Of interest.

Amendment to the Labour Code: Broader and modified employer’s information obligation

In the last quarter of last year, we finally saw an amendment to the Labour Code, which introduced several significant changes in employment relations as of 1 October 2023. Not only due to the number, but especially due to the importance of these changes, we have decided to prepare an eight-part series of articles in which we will gradually focus on the individual sub-areas in detail.

In the first part, we looked at the electronic conclusion of contracts and agreements (you can read more here), through which bilateral legal negotiations leading to the creation of an employment relationship can be concluded with new employees. Closely related to its creation is the employer’s information obligation, which has been extended and modified by the amendment, and which we will focus on in this article.

Concept of employer’s information obligations
The Labour Code requires employers to inform their employees in writing of their rights and obligations arising from their employment relationship if the employment contract does not contain such information. This also applies to employment relationships established by appointment. The amendment significantly expands the existing information obligation of employers in relation to employees, not only in terms of content but also in terms of the range of persons to whom employers must comply with this obligation.

Content extension of the information obligation
Employers are obliged to provide their employees with much more information than has been the case to date. The exhaustive list of the information set out in Section 37(1) of the Labour Code, which the employer must disclose to the employee in writing (unless it is already included in the employment contract), has been expanded by:

  • the duration and conditions of the probationary period;
  • the procedure that the employer and the employee must follow when terminating the employment relationship, including the length and duration of the notice period;
  • information about the employee’s professional development, if the employer provides it;
  • an indication of the fixed weekly working hours;
  • the method of staggering working time, including the length of the compensatory period if unequal staggering is applied;
  • the extent of overtime work;
  • the extent of the minimum continuous daily rest and continuous weekly rest periods and the time for providing meal and rest breaks or reasonable rest and meal periods; and
  • the social security body to which the employer pays social security contributions in connection with the employee’s employment.

The employer must also provide all such information to employees within a much shorter period, namely within 7 days from the date of commencement of the employment relationship (i.e., from the date of commencement of work as agreed in the employment contract, not from the date on which the work commenced). The amendment therefore shortens the time limit, but the starting point remains the same. Even with the newly added information, it will still be possible (as was possible under the previous legislation) to replace it with a reference to a collective agreement or an internal regulation.
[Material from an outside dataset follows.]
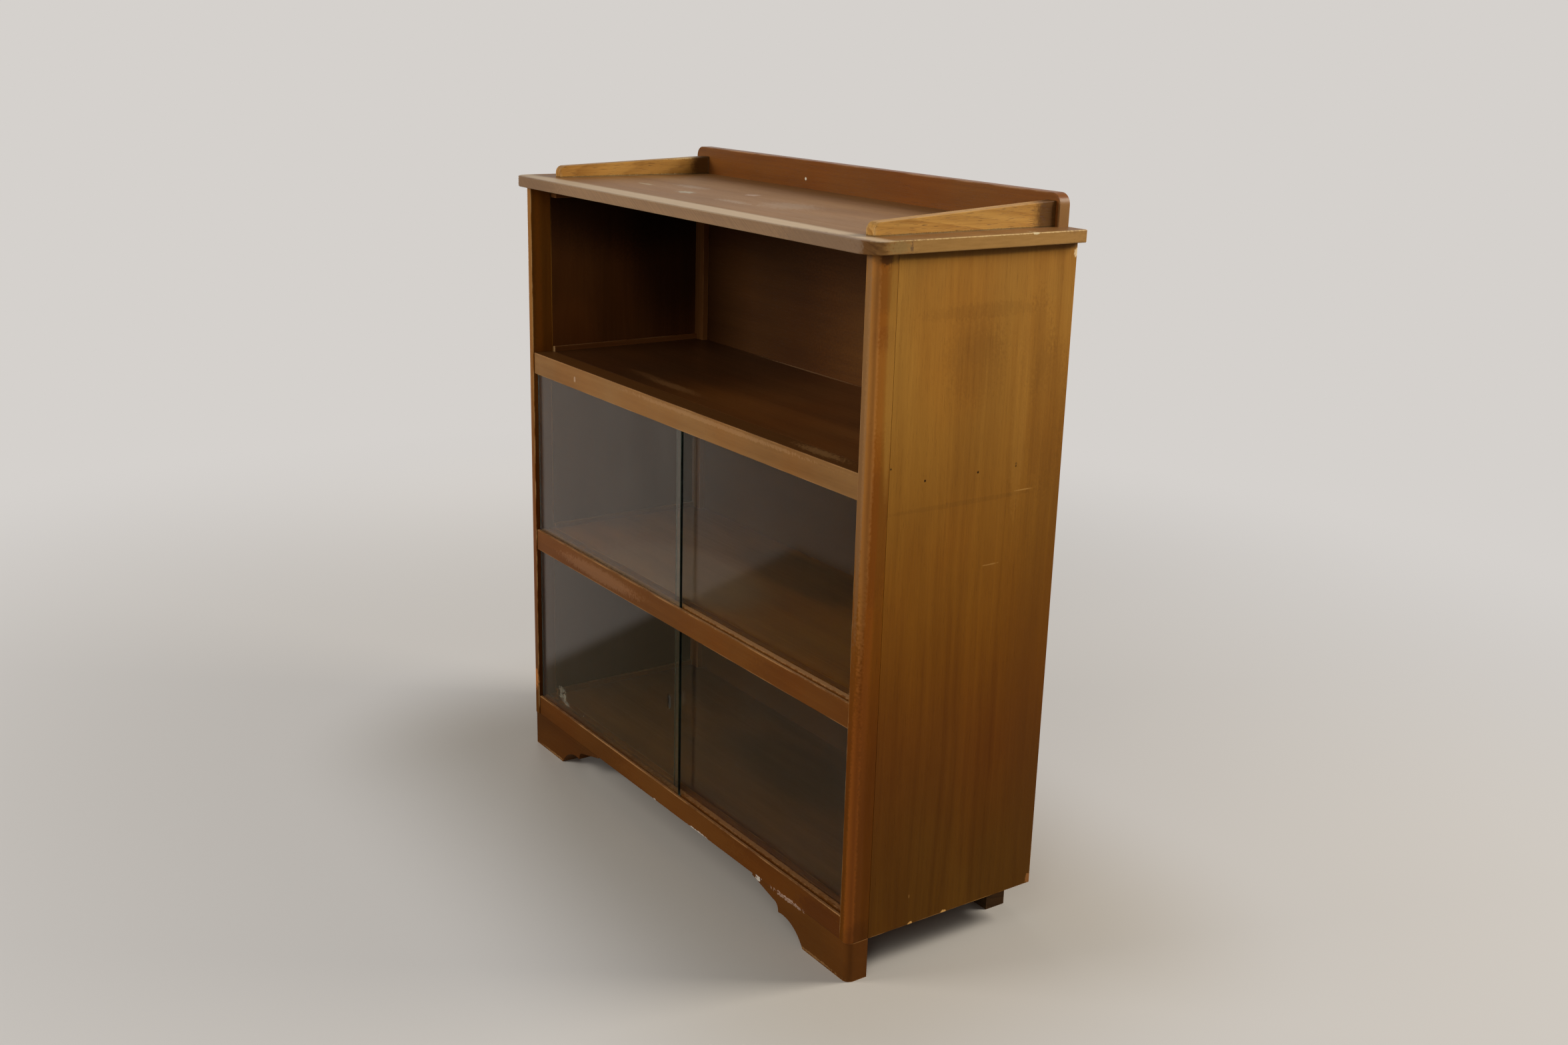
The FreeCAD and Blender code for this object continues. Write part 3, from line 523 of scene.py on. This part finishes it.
for level, tones in shelf_tones.items():
    timber(level + "_shelf", (*tones, shelf_worn), "xyz", (0.2, 0.3, -0.9), rings=60, ringed=0.2, mottled=0.6,
           wear=0.0012, gloss=0.34, shine=0.35, marks=shelf_marks[level], box=past_the_case)
    for side in ("left", "right"):
        bead = f"{level}_{side}_bead"
        low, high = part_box(bead)
        profile = [(low.z, low.x), (low.z, high.x), (high.z, high.x), (high.z, low.x)]
        strip = planed(bead + "_strip", profile, "y", (low.y, high.y), 0.0010)
        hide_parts(bead)
        # Paler at the front end of the top of the bead.
        pale_front_end = ((low.x, low.y, high.z), (0.02, 0.0015, 0.02), shade(196, 156, 104), 0.7, 0.2)
        timber(bead, bead_tones, "yxz", (0.1, 0.4, -0.3), strip, rings=120, ringed=0.3, wear=0.0008, patch=9,
               marks=[pale_front_end] if level == "upper" else ())
        timber(f"{level}_{side}_bearer", bearer_tones, "yxz", (0.1, 0.4, -0.2), rings=120, wear=0.0015)


# ---- Feet ---------------------------------------------------------------------------------
# Bracket feet sawn from one board: a large cove up from the floor, a small cove after it, and a long
# taper out to the underside of the rail. The rear feet are plain blocks under the back rail.

# The left foot's darker tones are painted shade.
foot_tones = {
    "left": (shade(100, 56, 13), shade(68, 36, 7)),
    "right": (shade(112, 68, 23), shade(78, 44, 12)),
}
foot_worn = shade(150, 102, 50)
# The rear feet's dark tones are painted shade under the case.
rear_foot_tones = shade(76, 52, 30), shade(48, 31, 16), shade(96, 68, 42)
foot_noses = {"left": 0.007, "right": 0.011}
taper_end = 0.0575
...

However, this does not exclude existing employees, who must be provided with the additional list of information upon their written request within 7 days from the date of receipt of such request.

However, the employer’s obligation to inform also applies to any other changes that occur during the employment relationship, which must also be communicated to all employees no later than the day they take effect (this obligation does not apply to changes in legislation and collective agreements).

Extension of the circle of addressees
As regards the scope of persons subject to compulsory information, the amendment to the Labour Code extends this to employees who are posted to the territory of another country, but only if such posting exceeds 4 consecutive weeks.

The employer is obliged to inform these employees under Section 37a(1) of the Labour Code of (i) the country in which the work is to be performed, (ii) the expected duration of the posting, (iii) the currency in which the wages or salary will be paid[1], (iv) the monetary or in-kind benefits provided by the employer in connection with the performance of the work, and (v) whether and under what conditions the employee’s return is assured.

In addition to the information referred to in paragraph 1, the employer shall be obliged to inform employees posted to another Member State of the European Union to perform work in the context of the transnational provision of services of (i) the remuneration for work to which the employee is entitled under the legislation of the host Member State, (ii) the conditions for the provision of travel allowances in connection with the performance of the work and other benefits provided by the employer in connection with the posting, and (iii) a link to the official national Internet address established by the host Member State.

Introduction of the obligation for employees with agreement outside the employment relationship
A special regulation of the information obligation is also newly established about employees working under agreements for work performed outside the employment relationship.

The scope of the information provided is set out in the new Section 77 of the Labour Code, to a similar extent as for employees under an employment contract, as the amendment to the transposed EU Directive[2] makes no distinction between the different forms of employment relationships.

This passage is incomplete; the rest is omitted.